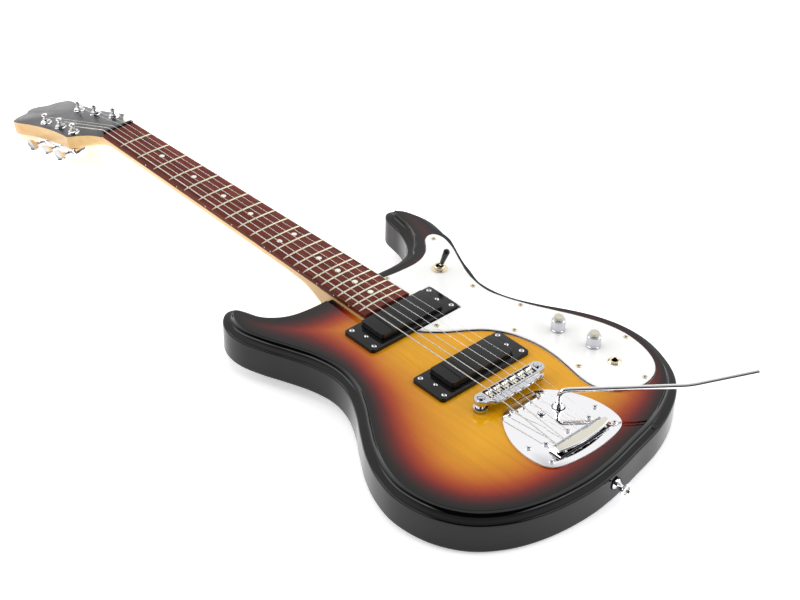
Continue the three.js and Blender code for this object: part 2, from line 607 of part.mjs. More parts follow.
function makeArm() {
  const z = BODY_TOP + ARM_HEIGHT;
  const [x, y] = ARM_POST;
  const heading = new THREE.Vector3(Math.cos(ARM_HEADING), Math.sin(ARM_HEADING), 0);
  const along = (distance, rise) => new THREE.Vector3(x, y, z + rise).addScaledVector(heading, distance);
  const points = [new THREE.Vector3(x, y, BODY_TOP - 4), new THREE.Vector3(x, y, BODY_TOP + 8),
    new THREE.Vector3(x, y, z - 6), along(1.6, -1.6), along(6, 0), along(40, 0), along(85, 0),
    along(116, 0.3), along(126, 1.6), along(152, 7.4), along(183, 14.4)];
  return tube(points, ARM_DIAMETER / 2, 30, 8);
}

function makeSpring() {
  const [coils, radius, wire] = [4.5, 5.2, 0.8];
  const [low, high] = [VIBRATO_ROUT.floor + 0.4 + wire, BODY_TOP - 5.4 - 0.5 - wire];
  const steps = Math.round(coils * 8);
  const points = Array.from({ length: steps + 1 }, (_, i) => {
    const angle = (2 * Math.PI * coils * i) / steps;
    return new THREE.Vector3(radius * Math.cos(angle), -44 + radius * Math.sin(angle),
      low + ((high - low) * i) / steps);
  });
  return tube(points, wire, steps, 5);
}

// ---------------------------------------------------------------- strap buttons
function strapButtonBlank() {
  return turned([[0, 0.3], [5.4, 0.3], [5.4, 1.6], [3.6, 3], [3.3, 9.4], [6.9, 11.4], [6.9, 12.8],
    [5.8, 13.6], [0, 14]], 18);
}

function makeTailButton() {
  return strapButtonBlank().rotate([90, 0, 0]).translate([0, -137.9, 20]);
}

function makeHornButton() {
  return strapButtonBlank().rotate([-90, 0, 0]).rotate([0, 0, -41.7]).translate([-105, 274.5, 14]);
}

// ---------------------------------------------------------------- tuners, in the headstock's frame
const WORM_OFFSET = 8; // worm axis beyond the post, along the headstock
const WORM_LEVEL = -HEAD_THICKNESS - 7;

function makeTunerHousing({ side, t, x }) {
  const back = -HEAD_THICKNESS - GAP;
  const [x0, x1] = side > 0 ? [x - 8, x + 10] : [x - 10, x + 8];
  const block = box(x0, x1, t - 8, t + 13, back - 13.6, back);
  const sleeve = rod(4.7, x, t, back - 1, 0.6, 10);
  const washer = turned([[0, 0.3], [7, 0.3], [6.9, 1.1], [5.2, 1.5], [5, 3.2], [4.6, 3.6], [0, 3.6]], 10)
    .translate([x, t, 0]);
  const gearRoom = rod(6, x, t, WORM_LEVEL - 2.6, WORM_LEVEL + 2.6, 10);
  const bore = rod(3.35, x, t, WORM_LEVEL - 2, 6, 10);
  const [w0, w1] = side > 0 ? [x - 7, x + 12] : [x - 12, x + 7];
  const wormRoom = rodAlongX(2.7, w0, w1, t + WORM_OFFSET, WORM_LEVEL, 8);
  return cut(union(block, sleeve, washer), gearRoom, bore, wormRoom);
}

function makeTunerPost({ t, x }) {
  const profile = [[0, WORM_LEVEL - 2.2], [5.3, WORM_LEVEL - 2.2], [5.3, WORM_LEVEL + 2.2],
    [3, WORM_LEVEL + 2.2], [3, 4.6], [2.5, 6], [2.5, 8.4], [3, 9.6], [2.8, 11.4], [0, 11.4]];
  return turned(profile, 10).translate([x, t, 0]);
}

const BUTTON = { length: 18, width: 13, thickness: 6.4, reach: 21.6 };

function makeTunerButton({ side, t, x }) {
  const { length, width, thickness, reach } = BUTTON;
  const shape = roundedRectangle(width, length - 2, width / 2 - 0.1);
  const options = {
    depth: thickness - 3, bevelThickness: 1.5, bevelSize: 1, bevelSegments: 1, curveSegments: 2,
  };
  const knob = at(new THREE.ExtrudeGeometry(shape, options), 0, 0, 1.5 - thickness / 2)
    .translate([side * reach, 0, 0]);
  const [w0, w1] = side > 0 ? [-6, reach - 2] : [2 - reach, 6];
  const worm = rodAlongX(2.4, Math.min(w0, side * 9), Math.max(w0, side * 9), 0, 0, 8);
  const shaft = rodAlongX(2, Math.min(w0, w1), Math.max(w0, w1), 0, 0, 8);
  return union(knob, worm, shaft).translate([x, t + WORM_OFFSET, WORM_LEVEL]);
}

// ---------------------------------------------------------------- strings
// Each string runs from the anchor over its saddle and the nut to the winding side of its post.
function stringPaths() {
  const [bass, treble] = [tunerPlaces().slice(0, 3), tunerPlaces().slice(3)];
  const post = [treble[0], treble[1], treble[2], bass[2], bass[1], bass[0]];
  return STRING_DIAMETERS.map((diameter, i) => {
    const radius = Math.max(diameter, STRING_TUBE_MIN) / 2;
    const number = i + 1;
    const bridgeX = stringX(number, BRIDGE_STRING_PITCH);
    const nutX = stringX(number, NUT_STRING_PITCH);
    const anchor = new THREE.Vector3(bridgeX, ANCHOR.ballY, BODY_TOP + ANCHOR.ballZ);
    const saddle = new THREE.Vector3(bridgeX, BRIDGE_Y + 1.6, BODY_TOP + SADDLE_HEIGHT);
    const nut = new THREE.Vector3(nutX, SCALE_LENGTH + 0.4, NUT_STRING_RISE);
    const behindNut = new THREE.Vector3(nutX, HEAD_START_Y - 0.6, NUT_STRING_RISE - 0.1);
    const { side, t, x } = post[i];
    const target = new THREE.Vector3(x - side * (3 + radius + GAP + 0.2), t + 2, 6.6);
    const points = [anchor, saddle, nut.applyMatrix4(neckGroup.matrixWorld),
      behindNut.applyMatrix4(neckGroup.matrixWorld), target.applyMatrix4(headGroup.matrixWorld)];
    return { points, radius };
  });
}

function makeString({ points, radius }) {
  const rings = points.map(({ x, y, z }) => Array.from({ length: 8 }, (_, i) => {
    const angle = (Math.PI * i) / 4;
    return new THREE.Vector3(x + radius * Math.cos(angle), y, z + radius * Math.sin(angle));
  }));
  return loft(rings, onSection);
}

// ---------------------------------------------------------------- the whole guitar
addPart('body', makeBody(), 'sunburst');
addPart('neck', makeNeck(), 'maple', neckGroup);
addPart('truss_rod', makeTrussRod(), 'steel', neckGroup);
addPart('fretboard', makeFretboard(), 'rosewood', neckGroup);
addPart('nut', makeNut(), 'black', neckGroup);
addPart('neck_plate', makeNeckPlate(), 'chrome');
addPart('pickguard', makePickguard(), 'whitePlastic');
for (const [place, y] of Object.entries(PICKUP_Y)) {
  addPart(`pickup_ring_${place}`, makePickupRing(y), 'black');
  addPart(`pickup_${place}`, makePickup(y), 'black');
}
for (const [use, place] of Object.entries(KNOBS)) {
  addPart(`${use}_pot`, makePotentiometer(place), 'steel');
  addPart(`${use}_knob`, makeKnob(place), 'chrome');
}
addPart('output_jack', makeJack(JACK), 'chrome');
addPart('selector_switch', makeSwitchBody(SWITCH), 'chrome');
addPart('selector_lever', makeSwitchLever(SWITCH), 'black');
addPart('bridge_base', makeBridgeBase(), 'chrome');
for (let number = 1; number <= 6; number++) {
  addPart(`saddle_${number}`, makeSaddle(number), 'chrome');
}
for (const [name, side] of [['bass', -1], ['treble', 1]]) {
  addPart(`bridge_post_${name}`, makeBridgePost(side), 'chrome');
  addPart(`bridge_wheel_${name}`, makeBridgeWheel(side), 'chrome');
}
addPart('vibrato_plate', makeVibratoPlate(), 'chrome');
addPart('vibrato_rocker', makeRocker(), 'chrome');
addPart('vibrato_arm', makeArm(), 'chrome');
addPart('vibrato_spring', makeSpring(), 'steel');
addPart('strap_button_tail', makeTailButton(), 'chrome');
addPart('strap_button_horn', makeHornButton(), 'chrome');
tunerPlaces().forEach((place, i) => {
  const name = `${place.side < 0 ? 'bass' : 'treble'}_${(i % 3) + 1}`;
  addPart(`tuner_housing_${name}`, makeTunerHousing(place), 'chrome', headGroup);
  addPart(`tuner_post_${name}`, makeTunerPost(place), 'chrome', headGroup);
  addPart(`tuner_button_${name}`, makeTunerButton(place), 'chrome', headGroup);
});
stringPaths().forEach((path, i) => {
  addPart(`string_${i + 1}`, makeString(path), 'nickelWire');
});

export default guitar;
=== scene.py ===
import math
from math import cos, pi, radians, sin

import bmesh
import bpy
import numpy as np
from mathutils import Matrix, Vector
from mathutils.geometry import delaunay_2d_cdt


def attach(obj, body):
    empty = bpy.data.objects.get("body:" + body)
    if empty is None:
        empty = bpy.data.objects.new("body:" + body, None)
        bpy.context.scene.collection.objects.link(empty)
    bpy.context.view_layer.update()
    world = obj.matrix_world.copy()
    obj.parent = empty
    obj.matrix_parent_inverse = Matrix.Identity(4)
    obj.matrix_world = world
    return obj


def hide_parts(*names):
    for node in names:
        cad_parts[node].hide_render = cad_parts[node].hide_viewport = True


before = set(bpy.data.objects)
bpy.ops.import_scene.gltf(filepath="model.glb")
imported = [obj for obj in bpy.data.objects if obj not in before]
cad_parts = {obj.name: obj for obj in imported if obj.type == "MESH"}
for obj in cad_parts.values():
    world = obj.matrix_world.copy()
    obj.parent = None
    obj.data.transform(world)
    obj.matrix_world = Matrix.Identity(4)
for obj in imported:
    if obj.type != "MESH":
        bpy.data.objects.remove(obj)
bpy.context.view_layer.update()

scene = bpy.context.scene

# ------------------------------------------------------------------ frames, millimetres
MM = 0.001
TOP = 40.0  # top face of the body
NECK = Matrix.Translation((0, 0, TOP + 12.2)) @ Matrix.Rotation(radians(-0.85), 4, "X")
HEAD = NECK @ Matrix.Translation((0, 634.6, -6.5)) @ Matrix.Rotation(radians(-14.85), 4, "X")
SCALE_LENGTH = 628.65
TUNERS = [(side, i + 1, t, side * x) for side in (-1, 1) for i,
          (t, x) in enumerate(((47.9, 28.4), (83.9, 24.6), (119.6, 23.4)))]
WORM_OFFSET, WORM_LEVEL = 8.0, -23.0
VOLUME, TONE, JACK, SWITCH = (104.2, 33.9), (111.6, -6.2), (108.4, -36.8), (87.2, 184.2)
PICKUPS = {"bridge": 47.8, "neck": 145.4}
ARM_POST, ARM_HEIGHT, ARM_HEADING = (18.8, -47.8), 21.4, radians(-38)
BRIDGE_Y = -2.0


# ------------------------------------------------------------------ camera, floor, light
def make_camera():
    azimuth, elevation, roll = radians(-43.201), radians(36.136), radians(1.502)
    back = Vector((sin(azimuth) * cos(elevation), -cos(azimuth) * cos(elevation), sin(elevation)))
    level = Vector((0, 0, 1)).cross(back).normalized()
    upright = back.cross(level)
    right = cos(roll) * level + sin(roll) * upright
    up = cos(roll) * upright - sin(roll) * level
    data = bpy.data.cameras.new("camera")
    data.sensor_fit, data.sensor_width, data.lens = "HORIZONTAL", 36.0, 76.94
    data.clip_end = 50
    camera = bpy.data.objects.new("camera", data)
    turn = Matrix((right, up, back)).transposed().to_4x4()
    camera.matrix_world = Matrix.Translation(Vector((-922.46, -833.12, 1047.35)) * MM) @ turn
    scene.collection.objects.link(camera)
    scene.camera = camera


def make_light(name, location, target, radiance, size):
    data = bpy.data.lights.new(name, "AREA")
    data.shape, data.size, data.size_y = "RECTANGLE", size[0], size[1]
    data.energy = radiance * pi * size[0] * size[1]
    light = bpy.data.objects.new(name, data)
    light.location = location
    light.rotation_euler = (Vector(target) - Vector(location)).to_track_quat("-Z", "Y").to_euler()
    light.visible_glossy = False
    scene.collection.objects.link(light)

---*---

■ **EXERCISE AIM**
Exactly those lines that run from the line with "for (const [name, side]" through the line with "for node in" are to be reproduced; both end lines belong to the range.

■ **ANSWER TO THIS EXERCISE**
for (const [name, side] of [['bass', -1], ['treble', 1]]) {
  addPart(`bridge_post_${name}`, makeBridgePost(side), 'chrome');
  addPart(`bridge_wheel_${name}`, makeBridgeWheel(side), 'chrome');
}
addPart('vibrato_plate', makeVibratoPlate(), 'chrome');
addPart('vibrato_rocker', makeRocker(), 'chrome');
addPart('vibrato_arm', makeArm(), 'chrome');
addPart('vibrato_spring', makeSpring(), 'steel');
addPart('strap_button_tail', makeTailButton(), 'chrome');
addPart('strap_button_horn', makeHornButton(), 'chrome');
tunerPlaces().forEach((place, i) => {
  const name = `${place.side < 0 ? 'bass' : 'treble'}_${(i % 3) + 1}`;
  addPart(`tuner_housing_${name}`, makeTunerHousing(place), 'chrome', headGroup);
  addPart(`tuner_post_${name}`, makeTunerPost(place), 'chrome', headGroup);
  addPart(`tuner_button_${name}`, makeTunerButton(place), 'chrome', headGroup);
});
stringPaths().forEach((path, i) => {
  addPart(`string_${i + 1}`, makeString(path), 'nickelWire');
});

export default guitar;
=== scene.py ===
import math
from math import cos, pi, radians, sin

import bmesh
import bpy
import numpy as np
from mathutils import Matrix, Vector
from mathutils.geometry import delaunay_2d_cdt


def attach(obj, body):
    empty = bpy.data.objects.get("body:" + body)
    if empty is None:
        empty = bpy.data.objects.new("body:" + body, None)
        bpy.context.scene.collection.objects.link(empty)
    bpy.context.view_layer.update()
    world = obj.matrix_world.copy()
    obj.parent = empty
    obj.matrix_parent_inverse = Matrix.Identity(4)
    obj.matrix_world = world
    return obj


def hide_parts(*names):
    for node in names:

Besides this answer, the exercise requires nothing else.